Most people are not paying much attention to copyright and intellectual property (IP) rights issues. This is demonstrably true because virtually all of the IP-related laws passed in the last decade, including most notably the DMCA and the Sonny Bono Copyright Extension Act, have greatly enlarged the rights of corporate IP holders at the expense of the freedoms of individuals. And very few people are complaining.
Let’s talk about copyrights. When the Framers wrote the Constitution, they provided that creators of ideas should have exclusive rights to those ideas for a limited time, to encourage the advancement of the sciences and “useful Arts.”

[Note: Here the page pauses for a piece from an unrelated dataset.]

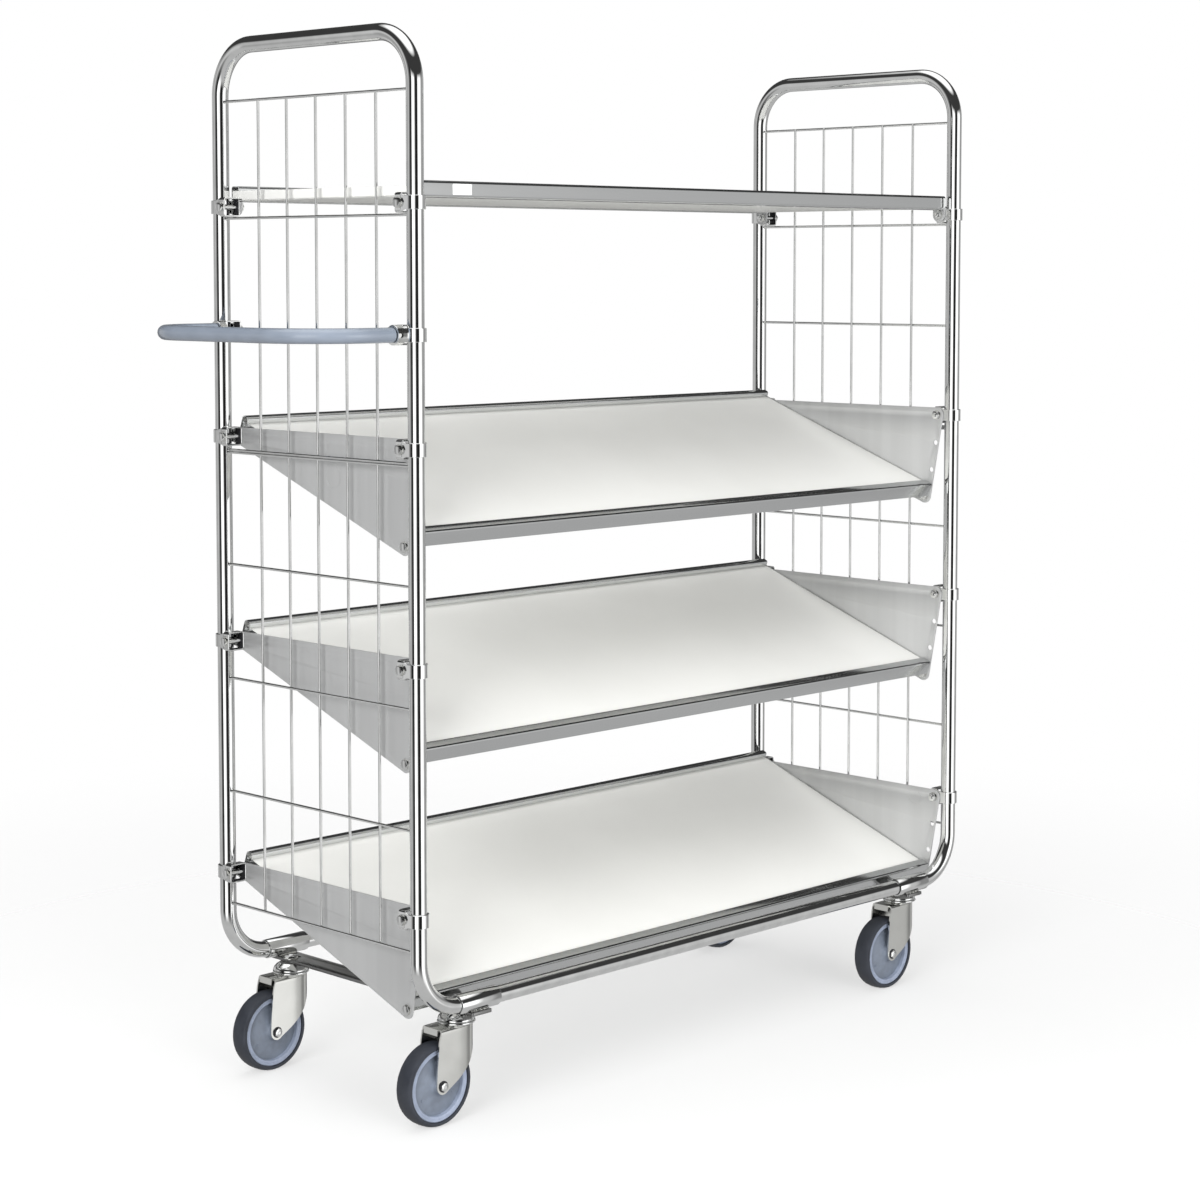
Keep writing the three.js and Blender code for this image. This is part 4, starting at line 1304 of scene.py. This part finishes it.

The key word here is “limited,” and the concept is that there is a balance between the value of the idea belonging to the public domain and the incentive to produce new works. If the limited period is too short, there’s no incentive to produce new works, but if the holder retains the rights too long, or for an unlimited time, the public is deprived of other advancements that would come if the idea belonged to all.
Which brings us to the Sonny Bono Copyright Extension Act, which extended for the eleventh time the duration of copyright for a particular work, by an additional 20 years.
The Act was funded by the entertainment industry, to the tune of more than $6 million in campaign contributions to Congress.
The problem with the Act is that it’s basically just a gift from Congress to Disney, in return for cold hard re-election cash. There is no public good that comes of it.
You can read a more eloquent and rigorous examination of the issue in The Mouse that Ate the Public Domain, an article that should have you writing your congressional representatives.
Except, well, most people don’t care, because they don’t see the harm. At some point, all the little things add up and we’ll realize what we’ve lost, and wonder, how did we let this happen?